Records that describe objects
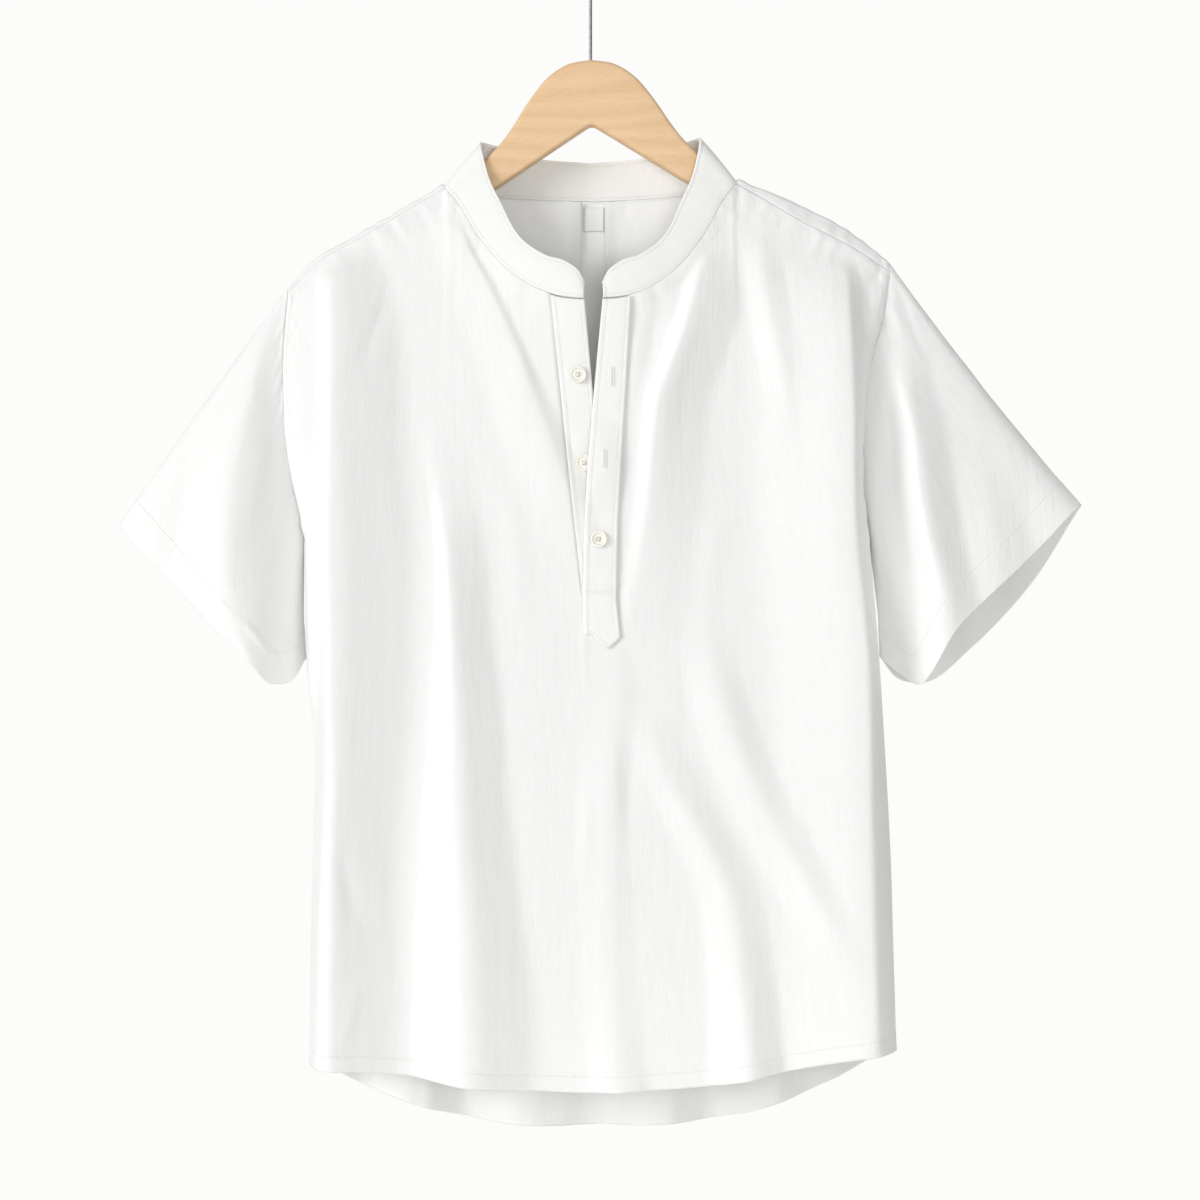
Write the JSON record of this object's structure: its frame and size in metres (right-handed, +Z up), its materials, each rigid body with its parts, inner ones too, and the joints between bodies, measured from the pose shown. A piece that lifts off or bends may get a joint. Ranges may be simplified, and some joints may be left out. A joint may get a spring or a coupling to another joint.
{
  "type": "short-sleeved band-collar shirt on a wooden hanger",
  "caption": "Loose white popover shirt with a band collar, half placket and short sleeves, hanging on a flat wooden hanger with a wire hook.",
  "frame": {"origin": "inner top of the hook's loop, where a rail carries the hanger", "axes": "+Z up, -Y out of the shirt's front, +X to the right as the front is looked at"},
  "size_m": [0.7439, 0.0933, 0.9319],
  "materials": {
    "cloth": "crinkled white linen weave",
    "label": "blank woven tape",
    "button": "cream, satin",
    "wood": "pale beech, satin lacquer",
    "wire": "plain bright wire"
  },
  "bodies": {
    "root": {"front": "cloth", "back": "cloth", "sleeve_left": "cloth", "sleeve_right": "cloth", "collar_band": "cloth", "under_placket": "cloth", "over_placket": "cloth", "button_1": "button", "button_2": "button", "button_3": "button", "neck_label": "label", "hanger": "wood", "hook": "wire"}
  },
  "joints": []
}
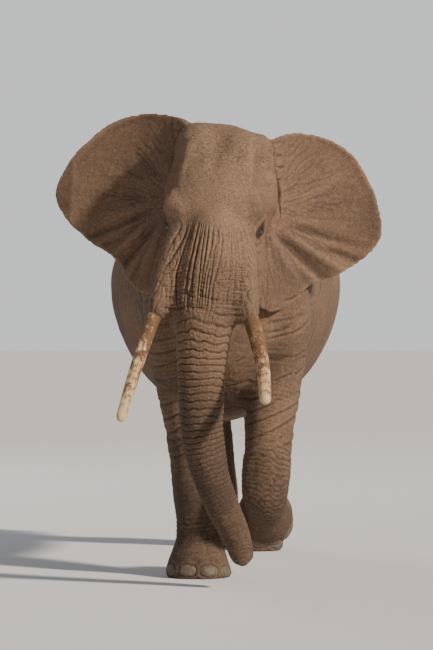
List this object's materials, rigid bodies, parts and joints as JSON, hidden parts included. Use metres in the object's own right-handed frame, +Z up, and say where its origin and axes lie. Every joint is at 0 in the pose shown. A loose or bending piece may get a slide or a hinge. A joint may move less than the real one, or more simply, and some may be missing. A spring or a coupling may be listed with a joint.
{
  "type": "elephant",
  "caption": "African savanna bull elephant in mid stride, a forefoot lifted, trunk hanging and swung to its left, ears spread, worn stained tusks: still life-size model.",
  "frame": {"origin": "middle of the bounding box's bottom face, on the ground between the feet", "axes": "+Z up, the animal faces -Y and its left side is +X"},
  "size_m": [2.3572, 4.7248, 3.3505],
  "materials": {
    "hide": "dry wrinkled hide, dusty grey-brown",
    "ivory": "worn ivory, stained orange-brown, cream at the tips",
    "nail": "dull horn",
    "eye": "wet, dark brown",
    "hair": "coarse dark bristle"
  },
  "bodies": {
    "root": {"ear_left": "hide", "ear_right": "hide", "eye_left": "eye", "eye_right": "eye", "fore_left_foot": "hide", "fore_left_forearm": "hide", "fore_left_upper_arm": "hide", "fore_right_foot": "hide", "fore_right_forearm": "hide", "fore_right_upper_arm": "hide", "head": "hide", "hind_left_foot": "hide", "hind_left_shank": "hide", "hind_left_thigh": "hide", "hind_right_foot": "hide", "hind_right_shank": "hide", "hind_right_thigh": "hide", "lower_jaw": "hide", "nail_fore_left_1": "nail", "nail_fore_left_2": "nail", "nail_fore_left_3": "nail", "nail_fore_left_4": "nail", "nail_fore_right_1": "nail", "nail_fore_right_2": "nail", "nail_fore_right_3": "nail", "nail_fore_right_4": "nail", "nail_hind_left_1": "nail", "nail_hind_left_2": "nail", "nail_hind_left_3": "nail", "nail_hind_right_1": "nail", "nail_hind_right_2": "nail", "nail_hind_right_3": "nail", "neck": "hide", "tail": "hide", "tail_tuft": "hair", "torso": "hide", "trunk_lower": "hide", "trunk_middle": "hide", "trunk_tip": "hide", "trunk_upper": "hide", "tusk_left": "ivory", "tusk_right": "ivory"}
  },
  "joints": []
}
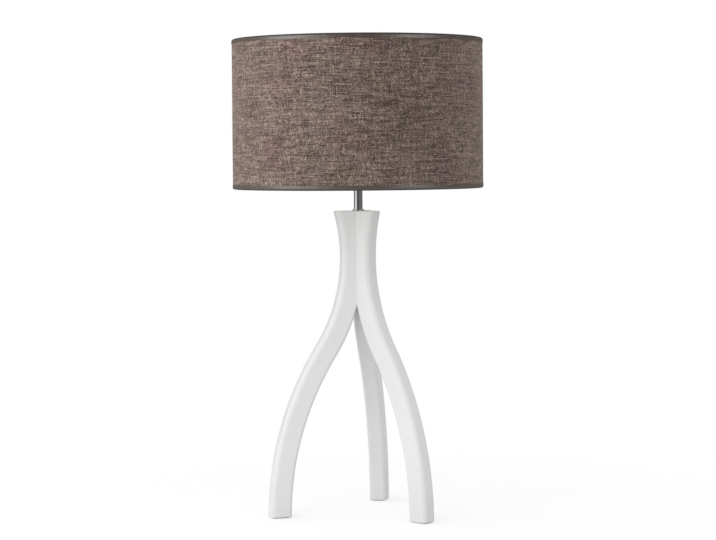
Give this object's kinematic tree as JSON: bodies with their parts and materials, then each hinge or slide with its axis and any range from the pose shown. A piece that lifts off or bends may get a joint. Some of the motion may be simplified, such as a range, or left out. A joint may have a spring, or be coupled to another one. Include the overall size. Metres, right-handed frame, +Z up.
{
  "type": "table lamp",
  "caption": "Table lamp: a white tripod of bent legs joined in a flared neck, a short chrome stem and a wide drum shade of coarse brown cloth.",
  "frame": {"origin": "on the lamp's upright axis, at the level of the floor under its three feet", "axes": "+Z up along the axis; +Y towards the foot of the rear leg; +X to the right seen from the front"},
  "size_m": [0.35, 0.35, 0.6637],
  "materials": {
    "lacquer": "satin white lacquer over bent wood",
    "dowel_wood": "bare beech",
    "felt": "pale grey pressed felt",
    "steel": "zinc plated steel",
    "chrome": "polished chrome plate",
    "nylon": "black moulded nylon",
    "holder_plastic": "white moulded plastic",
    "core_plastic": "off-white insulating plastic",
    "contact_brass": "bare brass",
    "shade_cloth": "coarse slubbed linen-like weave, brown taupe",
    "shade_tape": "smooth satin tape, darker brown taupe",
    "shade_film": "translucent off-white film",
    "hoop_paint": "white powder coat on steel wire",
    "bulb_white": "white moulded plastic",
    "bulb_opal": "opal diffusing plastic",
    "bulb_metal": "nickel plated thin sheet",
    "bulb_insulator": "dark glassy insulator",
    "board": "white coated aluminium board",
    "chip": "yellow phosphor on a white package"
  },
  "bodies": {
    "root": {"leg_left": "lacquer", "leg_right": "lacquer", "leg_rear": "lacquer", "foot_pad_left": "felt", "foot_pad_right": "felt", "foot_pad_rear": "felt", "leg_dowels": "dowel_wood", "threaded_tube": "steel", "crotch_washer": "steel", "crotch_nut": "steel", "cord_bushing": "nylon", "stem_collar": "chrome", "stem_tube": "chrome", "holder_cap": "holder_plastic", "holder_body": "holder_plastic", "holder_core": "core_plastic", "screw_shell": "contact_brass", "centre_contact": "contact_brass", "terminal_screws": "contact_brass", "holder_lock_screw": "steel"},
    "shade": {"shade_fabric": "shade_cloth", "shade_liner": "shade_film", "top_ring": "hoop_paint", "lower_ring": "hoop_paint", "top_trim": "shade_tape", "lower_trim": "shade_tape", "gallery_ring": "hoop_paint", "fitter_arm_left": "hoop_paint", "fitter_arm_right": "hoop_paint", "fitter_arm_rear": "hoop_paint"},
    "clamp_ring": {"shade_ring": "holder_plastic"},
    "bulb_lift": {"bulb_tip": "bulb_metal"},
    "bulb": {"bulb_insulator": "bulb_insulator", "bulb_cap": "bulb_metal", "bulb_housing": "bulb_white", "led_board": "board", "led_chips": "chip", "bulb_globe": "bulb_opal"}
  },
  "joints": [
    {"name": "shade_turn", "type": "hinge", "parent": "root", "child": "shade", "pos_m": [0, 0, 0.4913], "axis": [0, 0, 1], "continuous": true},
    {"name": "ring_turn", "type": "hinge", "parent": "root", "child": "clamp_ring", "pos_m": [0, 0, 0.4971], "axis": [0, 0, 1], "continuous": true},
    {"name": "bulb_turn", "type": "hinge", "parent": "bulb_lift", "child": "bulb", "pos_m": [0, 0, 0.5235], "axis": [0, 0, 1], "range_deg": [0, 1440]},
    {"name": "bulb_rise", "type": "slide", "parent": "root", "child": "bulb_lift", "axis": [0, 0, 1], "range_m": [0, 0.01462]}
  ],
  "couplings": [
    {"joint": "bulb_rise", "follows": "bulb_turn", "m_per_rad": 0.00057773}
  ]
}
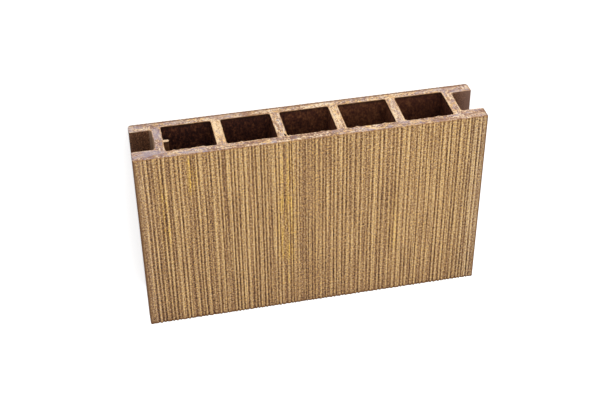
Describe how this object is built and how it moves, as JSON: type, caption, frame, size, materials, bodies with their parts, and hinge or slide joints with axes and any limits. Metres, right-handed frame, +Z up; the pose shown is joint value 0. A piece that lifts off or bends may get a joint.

- Given exercise
Reproduce the full listing word for word.

- Output of the exercise
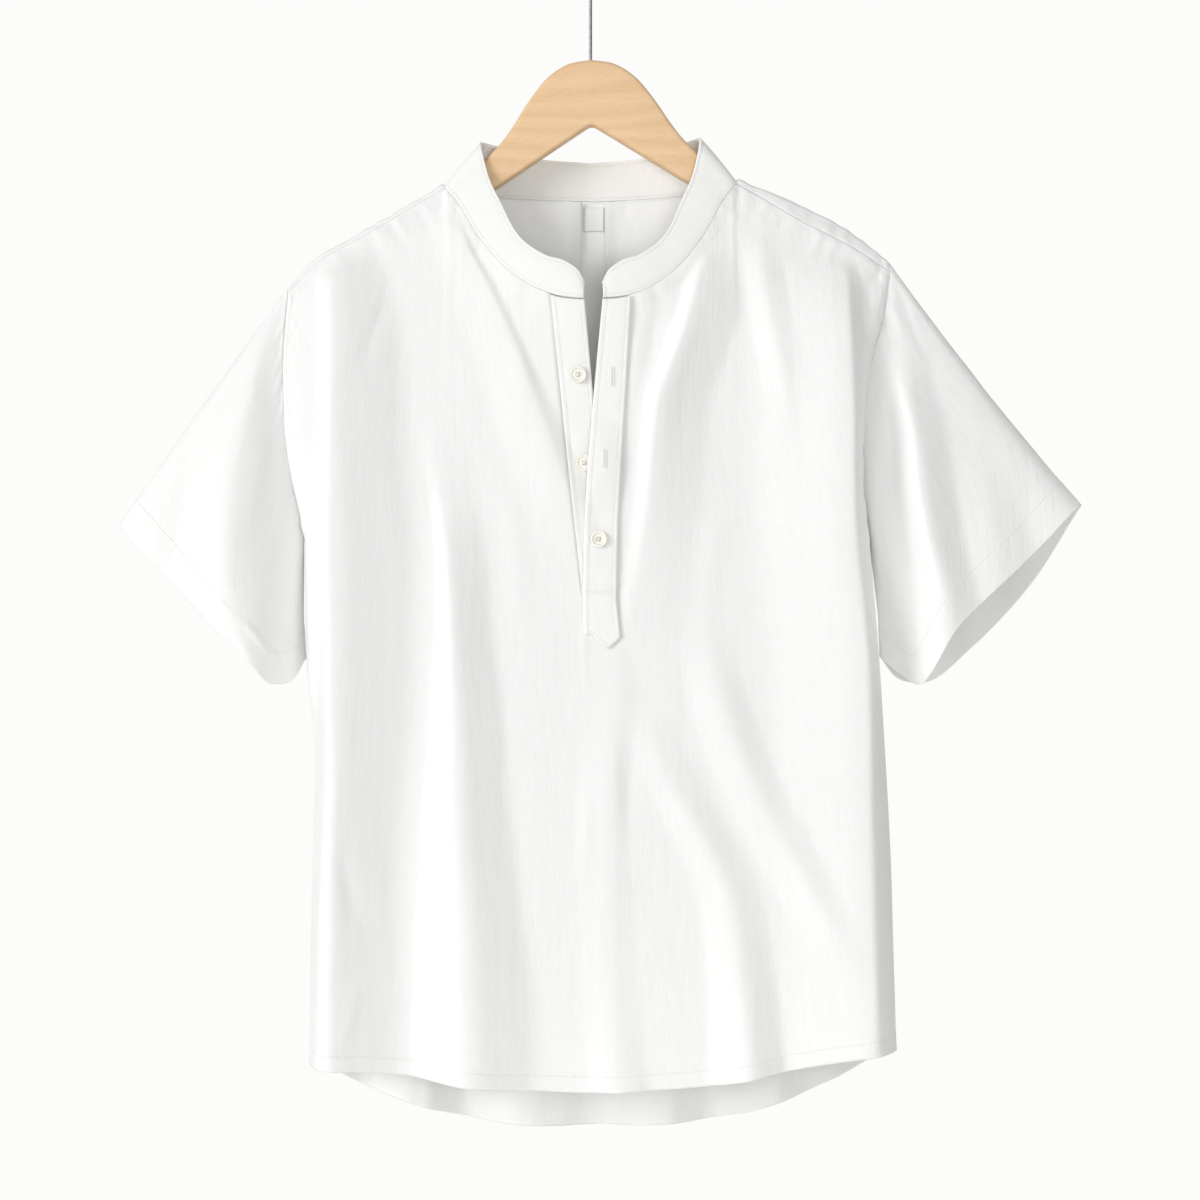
Write the JSON record of this object's structure: its frame and size in metres (right-handed, +Z up), its materials, each rigid body with its parts, inner ones too, and the joints between bodies, measured from the pose shown. A piece that lifts off or bends may get a joint. Ranges may be simplified, and some joints may be left out. A joint may get a spring or a coupling to another joint.
{
  "type": "short-sleeved band-collar shirt on a wooden hanger",
  "caption": "Loose white popover shirt with a band collar, half placket and short sleeves, hanging on a flat wooden hanger with a wire hook.",
  "frame": {"origin": "inner top of the hook's loop, where a rail carries the hanger", "axes": "+Z up, -Y out of the shirt's front, +X to the right as the front is looked at"},
  "size_m": [0.7439, 0.0933, 0.9319],
  "materials": {
    "cloth": "crinkled white linen weave",
    "label": "blank woven tape",
    "button": "cream, satin",
    "wood": "pale beech, satin lacquer",
    "wire": "plain bright wire"
  },
  "bodies": {
    "root": {"front": "cloth", "back": "cloth", "sleeve_left": "cloth", "sleeve_right": "cloth", "collar_band": "cloth", "under_placket": "cloth", "over_placket": "cloth", "button_1": "button", "button_2": "button", "button_3": "button", "neck_label": "label", "hanger": "wood", "hook": "wire"}
  },
  "joints": []
}
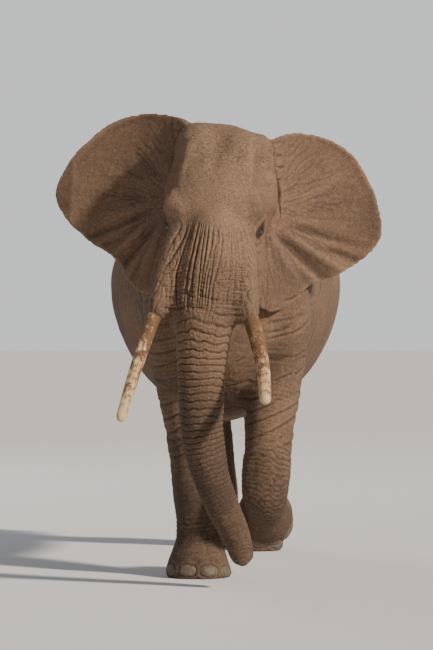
List this object's materials, rigid bodies, parts and joints as JSON, hidden parts included. Use metres in the object's own right-handed frame, +Z up, and say where its origin and axes lie. Every joint is at 0 in the pose shown. A loose or bending piece may get a slide or a hinge. A joint may move less than the real one, or more simply, and some may be missing. A spring or a coupling may be listed with a joint.
{
  "type": "elephant",
  "caption": "African savanna bull elephant in mid stride, a forefoot lifted, trunk hanging and swung to its left, ears spread, worn stained tusks: still life-size model.",
  "frame": {"origin": "middle of the bounding box's bottom face, on the ground between the feet", "axes": "+Z up, the animal faces -Y and its left side is +X"},
  "size_m": [2.3572, 4.7248, 3.3505],
  "materials": {
    "hide": "dry wrinkled hide, dusty grey-brown",
    "ivory": "worn ivory, stained orange-brown, cream at the tips",
    "nail": "dull horn",
    "eye": "wet, dark brown",
    "hair": "coarse dark bristle"
  },
  "bodies": {
    "root": {"ear_left": "hide", "ear_right": "hide", "eye_left": "eye", "eye_right": "eye", "fore_left_foot": "hide", "fore_left_forearm": "hide", "fore_left_upper_arm": "hide", "fore_right_foot": "hide", "fore_right_forearm": "hide", "fore_right_upper_arm": "hide", "head": "hide", "hind_left_foot": "hide", "hind_left_shank": "hide", "hind_left_thigh": "hide", "hind_right_foot": "hide", "hind_right_shank": "hide", "hind_right_thigh": "hide", "lower_jaw": "hide", "nail_fore_left_1": "nail", "nail_fore_left_2": "nail", "nail_fore_left_3": "nail", "nail_fore_left_4": "nail", "nail_fore_right_1": "nail", "nail_fore_right_2": "nail", "nail_fore_right_3": "nail", "nail_fore_right_4": "nail", "nail_hind_left_1": "nail", "nail_hind_left_2": "nail", "nail_hind_left_3": "nail", "nail_hind_right_1": "nail", "nail_hind_right_2": "nail", "nail_hind_right_3": "nail", "neck": "hide", "tail": "hide", "tail_tuft": "hair", "torso": "hide", "trunk_lower": "hide", "trunk_middle": "hide", "trunk_tip": "hide", "trunk_upper": "hide", "tusk_left": "ivory", "tusk_right": "ivory"}
  },
  "joints": []
}
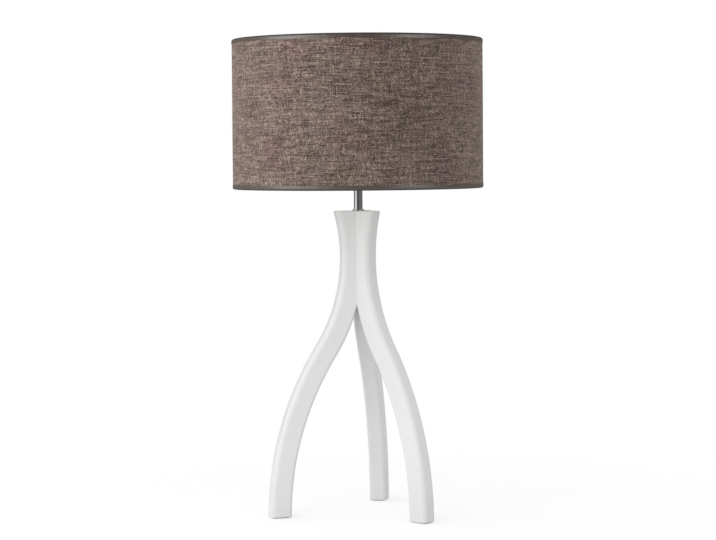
Give this object's kinematic tree as JSON: bodies with their parts and materials, then each hinge or slide with its axis and any range from the pose shown. A piece that lifts off or bends may get a joint. Some of the motion may be simplified, such as a range, or left out. A joint may have a spring, or be coupled to another one. Include the overall size. Metres, right-handed frame, +Z up.
{
  "type": "table lamp",
  "caption": "Table lamp: a white tripod of bent legs joined in a flared neck, a short chrome stem and a wide drum shade of coarse brown cloth.",
  "frame": {"origin": "on the lamp's upright axis, at the level of the floor under its three feet", "axes": "+Z up along the axis; +Y towards the foot of the rear leg; +X to the right seen from the front"},
  "size_m": [0.35, 0.35, 0.6637],
  "materials": {
    "lacquer": "satin white lacquer over bent wood",
    "dowel_wood": "bare beech",
    "felt": "pale grey pressed felt",
    "steel": "zinc plated steel",
    "chrome": "polished chrome plate",
    "nylon": "black moulded nylon",
    "holder_plastic": "white moulded plastic",
    "core_plastic": "off-white insulating plastic",
    "contact_brass": "bare brass",
    "shade_cloth": "coarse slubbed linen-like weave, brown taupe",
    "shade_tape": "smooth satin tape, darker brown taupe",
    "shade_film": "translucent off-white film",
    "hoop_paint": "white powder coat on steel wire",
    "bulb_white": "white moulded plastic",
    "bulb_opal": "opal diffusing plastic",
    "bulb_metal": "nickel plated thin sheet",
    "bulb_insulator": "dark glassy insulator",
    "board": "white coated aluminium board",
    "chip": "yellow phosphor on a white package"
  },
  "bodies": {
    "root": {"leg_left": "lacquer", "leg_right": "lacquer", "leg_rear": "lacquer", "foot_pad_left": "felt", "foot_pad_right": "felt", "foot_pad_rear": "felt", "leg_dowels": "dowel_wood", "threaded_tube": "steel", "crotch_washer": "steel", "crotch_nut": "steel", "cord_bushing": "nylon", "stem_collar": "chrome", "stem_tube": "chrome", "holder_cap": "holder_plastic", "holder_body": "holder_plastic", "holder_core": "core_plastic", "screw_shell": "contact_brass", "centre_contact": "contact_brass", "terminal_screws": "contact_brass", "holder_lock_screw": "steel"},
    "shade": {"shade_fabric": "shade_cloth", "shade_liner": "shade_film", "top_ring": "hoop_paint", "lower_ring": "hoop_paint", "top_trim": "shade_tape", "lower_trim": "shade_tape", "gallery_ring": "hoop_paint", "fitter_arm_left": "hoop_paint", "fitter_arm_right": "hoop_paint", "fitter_arm_rear": "hoop_paint"},
    "clamp_ring": {"shade_ring": "holder_plastic"},
    "bulb_lift": {"bulb_tip": "bulb_metal"},
    "bulb": {"bulb_insulator": "bulb_insulator", "bulb_cap": "bulb_metal", "bulb_housing": "bulb_white", "led_board": "board", "led_chips": "chip", "bulb_globe": "bulb_opal"}
  },
  "joints": [
    {"name": "shade_turn", "type": "hinge", "parent": "root", "child": "shade", "pos_m": [0, 0, 0.4913], "axis": [0, 0, 1], "continuous": true},
    {"name": "ring_turn", "type": "hinge", "parent": "root", "child": "clamp_ring", "pos_m": [0, 0, 0.4971], "axis": [0, 0, 1], "continuous": true},
    {"name": "bulb_turn", "type": "hinge", "parent": "bulb_lift", "child": "bulb", "pos_m": [0, 0, 0.5235], "axis": [0, 0, 1], "range_deg": [0, 1440]},
    {"name": "bulb_rise", "type": "slide", "parent": "root", "child": "bulb_lift", "axis": [0, 0, 1], "range_m": [0, 0.01462]}
  ],
  "couplings": [
    {"joint": "bulb_rise", "follows": "bulb_turn", "m_per_rad": 0.00057773}
  ]
}
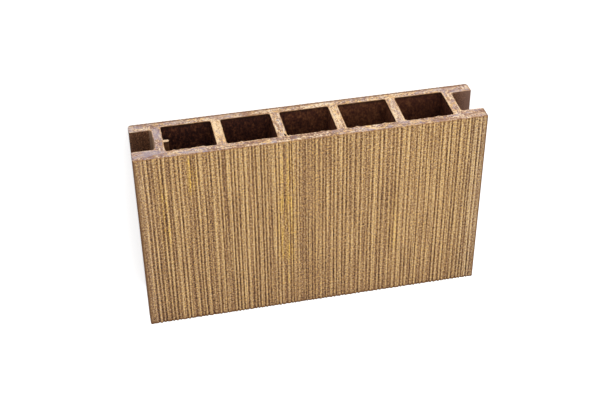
Describe how this object is built and how it moves, as JSON: type, caption, frame, size, materials, bodies with their parts, and hinge or slide joints with axes and any limits. Metres, right-handed frame, +Z up; the pose shown is joint value 0. A piece that lifts off or bends may get a joint.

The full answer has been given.